= WRITTEN PROBLEM =
Find each line containing the string "that" and return it.
--------------------------------------------------
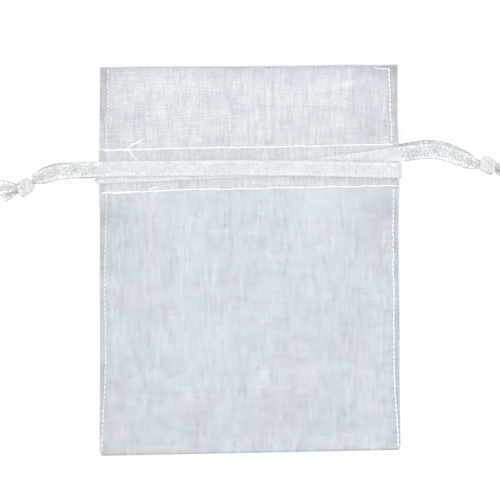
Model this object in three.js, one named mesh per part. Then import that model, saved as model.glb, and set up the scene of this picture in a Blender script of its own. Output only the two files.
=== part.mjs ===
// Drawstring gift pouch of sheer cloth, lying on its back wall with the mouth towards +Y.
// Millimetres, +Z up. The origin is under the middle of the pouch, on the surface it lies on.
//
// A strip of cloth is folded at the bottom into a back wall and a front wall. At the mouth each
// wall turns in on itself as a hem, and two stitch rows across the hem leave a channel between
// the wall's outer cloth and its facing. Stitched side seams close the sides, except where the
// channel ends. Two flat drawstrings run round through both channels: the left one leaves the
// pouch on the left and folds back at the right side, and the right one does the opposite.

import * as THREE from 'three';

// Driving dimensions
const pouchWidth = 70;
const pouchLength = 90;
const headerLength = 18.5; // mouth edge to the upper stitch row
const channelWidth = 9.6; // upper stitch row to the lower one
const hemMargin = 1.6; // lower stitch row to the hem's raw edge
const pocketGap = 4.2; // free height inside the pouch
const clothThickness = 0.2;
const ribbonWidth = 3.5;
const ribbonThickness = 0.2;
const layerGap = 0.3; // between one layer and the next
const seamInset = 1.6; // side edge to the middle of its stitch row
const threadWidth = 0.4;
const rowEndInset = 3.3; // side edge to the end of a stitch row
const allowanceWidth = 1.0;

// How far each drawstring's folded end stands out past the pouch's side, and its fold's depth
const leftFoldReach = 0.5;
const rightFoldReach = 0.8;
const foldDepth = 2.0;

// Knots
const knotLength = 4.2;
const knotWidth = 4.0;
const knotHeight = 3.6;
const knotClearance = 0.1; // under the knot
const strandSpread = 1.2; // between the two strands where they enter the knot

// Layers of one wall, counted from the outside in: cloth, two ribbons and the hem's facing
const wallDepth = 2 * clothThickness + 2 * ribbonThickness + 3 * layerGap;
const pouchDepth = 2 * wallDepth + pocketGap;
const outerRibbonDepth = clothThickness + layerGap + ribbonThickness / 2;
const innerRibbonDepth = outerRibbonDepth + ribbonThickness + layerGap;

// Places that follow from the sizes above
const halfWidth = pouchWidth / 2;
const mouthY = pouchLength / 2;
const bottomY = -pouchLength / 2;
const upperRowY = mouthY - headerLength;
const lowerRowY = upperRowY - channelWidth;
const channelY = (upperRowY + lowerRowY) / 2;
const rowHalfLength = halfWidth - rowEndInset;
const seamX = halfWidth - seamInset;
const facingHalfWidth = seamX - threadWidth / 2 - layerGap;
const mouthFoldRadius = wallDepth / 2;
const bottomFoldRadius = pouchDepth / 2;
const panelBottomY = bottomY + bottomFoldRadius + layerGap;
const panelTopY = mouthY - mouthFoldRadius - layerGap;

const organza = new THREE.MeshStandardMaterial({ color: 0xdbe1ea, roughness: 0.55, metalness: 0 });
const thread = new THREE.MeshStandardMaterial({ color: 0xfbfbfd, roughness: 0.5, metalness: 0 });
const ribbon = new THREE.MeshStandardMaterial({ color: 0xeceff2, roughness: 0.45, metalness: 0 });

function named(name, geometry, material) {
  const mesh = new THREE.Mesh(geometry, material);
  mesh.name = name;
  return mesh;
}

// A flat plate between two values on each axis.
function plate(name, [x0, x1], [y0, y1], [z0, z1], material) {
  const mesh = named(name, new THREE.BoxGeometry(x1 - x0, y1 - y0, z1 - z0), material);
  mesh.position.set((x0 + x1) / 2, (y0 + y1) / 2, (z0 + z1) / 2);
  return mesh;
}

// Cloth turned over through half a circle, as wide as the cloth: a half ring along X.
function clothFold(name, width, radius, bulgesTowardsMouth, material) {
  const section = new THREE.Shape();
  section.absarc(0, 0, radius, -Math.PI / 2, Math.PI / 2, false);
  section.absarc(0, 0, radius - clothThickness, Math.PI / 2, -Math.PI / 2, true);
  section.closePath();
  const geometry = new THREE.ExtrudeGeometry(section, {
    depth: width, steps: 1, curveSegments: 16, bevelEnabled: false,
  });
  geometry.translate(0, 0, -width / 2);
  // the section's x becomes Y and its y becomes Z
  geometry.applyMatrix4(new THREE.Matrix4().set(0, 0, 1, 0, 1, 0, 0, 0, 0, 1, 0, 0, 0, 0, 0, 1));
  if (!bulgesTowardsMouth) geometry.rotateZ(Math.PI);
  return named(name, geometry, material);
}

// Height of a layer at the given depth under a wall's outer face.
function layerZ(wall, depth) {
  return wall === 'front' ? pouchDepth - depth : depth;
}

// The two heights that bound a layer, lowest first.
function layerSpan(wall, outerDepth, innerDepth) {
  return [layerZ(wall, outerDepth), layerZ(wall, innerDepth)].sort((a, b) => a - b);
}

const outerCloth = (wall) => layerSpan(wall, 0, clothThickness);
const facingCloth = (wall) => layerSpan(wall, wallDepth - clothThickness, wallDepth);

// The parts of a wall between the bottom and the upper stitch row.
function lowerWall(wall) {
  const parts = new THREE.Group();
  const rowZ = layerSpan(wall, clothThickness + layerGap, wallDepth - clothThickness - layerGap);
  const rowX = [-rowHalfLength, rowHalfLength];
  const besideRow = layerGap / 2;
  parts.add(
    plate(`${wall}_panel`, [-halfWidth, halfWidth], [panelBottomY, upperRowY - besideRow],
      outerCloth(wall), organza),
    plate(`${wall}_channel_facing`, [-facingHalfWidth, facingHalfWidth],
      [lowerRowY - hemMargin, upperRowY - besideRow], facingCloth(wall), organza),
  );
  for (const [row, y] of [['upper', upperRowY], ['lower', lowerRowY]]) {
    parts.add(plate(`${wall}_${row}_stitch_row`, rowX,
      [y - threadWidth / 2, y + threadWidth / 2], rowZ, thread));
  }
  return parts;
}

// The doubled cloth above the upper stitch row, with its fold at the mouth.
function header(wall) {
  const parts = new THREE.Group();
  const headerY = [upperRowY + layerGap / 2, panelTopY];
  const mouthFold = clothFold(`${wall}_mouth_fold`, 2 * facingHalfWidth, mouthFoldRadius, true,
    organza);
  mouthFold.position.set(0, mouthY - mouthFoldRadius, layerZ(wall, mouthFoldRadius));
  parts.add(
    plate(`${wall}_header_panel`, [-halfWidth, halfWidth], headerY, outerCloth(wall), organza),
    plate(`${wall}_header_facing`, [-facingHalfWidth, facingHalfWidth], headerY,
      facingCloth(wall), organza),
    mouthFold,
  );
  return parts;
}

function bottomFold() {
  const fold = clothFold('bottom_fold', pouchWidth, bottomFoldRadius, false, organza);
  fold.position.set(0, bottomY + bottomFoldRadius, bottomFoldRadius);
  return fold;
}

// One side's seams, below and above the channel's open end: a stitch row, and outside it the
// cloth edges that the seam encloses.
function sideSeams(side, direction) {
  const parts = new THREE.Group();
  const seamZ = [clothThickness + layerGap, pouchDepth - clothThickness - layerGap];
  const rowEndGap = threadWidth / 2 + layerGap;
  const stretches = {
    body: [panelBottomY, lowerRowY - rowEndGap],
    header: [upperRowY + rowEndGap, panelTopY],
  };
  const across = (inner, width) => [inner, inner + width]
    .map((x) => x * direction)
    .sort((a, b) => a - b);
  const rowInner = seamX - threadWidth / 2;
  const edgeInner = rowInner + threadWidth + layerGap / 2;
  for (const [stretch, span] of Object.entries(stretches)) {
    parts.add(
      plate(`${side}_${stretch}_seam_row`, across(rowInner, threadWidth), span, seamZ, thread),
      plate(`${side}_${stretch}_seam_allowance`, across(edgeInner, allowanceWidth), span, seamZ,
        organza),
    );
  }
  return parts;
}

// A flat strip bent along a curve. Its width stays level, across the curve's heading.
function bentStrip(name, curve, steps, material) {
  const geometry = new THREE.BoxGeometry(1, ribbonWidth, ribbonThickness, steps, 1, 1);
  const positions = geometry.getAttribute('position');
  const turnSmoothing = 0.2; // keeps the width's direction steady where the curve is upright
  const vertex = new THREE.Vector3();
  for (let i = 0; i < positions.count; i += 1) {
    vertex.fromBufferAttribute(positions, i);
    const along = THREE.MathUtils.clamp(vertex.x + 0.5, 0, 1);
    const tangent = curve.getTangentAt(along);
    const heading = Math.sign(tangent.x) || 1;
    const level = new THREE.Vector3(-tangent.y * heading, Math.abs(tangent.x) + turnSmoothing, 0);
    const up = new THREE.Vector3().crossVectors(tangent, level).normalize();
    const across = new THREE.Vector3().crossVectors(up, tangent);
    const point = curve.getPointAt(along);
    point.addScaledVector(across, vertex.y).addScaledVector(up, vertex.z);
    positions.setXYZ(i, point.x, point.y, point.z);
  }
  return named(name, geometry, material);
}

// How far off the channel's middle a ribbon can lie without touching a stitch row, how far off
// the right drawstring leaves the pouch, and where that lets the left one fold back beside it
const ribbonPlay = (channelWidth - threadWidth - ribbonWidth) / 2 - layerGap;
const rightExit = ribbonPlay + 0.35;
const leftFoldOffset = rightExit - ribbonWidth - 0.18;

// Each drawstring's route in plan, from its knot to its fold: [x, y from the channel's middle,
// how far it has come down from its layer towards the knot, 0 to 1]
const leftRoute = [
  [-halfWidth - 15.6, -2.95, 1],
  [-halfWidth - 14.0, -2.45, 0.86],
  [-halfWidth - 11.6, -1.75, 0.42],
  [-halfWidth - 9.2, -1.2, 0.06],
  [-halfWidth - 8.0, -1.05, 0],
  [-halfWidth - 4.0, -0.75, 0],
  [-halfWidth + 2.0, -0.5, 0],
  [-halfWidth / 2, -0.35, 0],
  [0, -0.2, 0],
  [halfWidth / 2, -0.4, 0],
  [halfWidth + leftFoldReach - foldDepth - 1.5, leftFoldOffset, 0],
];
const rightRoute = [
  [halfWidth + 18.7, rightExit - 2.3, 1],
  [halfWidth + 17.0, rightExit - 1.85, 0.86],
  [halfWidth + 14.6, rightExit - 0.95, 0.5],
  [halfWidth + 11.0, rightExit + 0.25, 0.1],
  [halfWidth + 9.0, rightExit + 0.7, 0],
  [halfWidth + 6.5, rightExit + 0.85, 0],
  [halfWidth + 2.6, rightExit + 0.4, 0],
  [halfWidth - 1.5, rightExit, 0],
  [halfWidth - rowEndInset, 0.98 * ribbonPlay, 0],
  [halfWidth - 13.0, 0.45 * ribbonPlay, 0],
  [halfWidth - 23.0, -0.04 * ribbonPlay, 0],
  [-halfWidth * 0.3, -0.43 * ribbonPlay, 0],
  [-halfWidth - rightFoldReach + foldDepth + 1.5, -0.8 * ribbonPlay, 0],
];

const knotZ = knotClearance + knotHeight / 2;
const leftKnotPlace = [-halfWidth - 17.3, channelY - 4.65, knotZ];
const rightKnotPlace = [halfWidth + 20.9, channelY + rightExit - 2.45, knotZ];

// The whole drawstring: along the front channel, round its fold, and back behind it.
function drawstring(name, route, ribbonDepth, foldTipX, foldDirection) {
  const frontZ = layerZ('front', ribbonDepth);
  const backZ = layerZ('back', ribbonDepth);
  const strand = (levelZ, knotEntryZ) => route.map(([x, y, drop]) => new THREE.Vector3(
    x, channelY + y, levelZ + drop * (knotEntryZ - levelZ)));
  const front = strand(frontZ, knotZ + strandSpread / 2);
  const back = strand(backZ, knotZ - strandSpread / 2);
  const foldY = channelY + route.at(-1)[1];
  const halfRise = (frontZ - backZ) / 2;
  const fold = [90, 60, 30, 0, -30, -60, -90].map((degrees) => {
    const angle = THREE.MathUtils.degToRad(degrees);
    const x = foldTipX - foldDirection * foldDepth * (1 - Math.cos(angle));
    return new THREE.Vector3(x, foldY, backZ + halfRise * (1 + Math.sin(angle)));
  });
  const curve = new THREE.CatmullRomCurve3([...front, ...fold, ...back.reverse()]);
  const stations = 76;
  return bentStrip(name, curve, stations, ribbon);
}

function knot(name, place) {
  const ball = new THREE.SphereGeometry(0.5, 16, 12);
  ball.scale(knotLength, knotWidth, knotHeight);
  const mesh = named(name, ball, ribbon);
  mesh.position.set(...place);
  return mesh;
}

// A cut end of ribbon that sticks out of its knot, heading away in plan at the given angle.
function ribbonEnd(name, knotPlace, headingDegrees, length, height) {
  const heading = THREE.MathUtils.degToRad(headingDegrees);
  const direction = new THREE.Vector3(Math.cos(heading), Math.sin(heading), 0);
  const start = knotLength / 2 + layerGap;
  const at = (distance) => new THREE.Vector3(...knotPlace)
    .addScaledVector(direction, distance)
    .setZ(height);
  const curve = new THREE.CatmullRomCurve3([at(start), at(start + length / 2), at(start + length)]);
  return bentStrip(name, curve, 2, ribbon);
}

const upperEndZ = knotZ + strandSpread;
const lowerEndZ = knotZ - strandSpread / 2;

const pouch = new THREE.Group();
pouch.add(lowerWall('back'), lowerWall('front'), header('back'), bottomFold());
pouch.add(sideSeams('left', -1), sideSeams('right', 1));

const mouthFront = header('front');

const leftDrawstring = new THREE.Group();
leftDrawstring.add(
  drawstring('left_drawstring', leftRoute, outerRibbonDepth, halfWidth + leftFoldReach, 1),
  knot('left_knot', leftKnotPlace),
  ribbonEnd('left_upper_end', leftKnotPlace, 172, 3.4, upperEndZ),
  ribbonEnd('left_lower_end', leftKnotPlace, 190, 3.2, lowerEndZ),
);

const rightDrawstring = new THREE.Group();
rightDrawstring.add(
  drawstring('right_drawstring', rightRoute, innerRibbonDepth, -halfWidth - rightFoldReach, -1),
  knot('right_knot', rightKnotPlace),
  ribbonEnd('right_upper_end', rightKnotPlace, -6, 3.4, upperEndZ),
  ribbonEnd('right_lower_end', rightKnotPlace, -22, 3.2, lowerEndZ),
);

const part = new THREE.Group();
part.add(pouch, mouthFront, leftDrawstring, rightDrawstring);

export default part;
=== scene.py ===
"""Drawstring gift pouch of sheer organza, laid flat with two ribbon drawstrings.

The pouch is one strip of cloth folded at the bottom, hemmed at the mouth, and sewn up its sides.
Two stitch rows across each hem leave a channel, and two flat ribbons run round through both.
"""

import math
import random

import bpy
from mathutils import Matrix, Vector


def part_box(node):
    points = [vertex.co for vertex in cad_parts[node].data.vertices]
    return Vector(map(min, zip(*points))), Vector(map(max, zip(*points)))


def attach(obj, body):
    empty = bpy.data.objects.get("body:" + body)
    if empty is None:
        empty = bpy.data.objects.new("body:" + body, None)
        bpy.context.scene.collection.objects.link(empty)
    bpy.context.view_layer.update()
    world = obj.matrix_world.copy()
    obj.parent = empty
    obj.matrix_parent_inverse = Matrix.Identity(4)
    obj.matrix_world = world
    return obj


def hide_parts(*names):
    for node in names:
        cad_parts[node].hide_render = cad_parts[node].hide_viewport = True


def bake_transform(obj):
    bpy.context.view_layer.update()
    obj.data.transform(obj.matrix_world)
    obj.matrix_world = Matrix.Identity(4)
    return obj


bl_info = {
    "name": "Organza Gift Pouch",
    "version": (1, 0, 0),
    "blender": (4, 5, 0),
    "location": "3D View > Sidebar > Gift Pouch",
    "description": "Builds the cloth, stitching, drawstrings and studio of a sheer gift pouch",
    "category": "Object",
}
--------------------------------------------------
= EXERCISE SOLUTION =
Model this object in three.js, one named mesh per part. Then import that model, saved as model.glb, and set up the scene of this picture in a Blender script of its own. Output only the two files.
// Places that follow from the sizes above
// The two heights that bound a layer, lowest first.
// cloth edges that the seam encloses.
// the right drawstring leaves the pouch, and where that lets the left one fold back beside it
// A cut end of ribbon that sticks out of its knot, heading away in plan at the given angle.